When you force both the cheap and expensive model into the same output schema, the quality difference between tiers becomes measurable. You can compare confidence scores, count governance_flags, and track whether the 8B model's recommendations match the 70B model's on borderline queries. This becomes a feedback loop for improving your routing thresholds over time.

Lessons

1. Start with keyword gating, not just ML classification. A simple list of high-stakes terms as a pre-filter saved us from the worst misrouting failures. ML classifiers are probabilistic. Safety-critical routing decisions shouldn't be.

2. Misrouting in the wrong direction is asymmetric. Routing a simple query to a powerful model costs you money. Routing a complex query to a weak model costs you trust. Size your misclassification bias accordingly.

3. A common output schema across tiers is essential. Without it, you're comparing apples and oranges and your frontend needs to handle two different response shapes. Force the schema at the prompt level.

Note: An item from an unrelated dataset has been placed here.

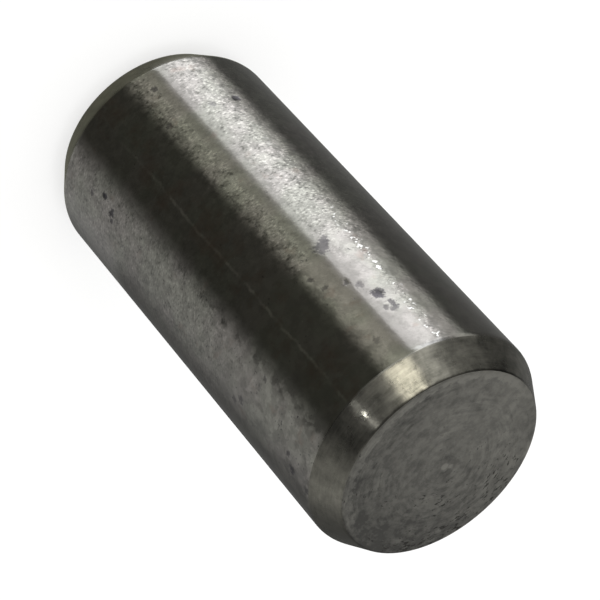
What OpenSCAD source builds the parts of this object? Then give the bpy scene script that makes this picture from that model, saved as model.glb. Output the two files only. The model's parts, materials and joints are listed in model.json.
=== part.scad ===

4. Routing is a product decision, not just an infrastructure one. The thresholds you set for escalation reflect your platform's risk tolerance. In a governance context, we erred conservative. A developer tool might err aggressive. Know which direction your users would rather you fail.

You can read more about how CascadeFlow handles multi-tier routing in the cascadeflow docs. The cost savings are real, but the more important outcome is that complex queries now get the compute they actually need instead of competing on the same tier as "what does this acronym stand for."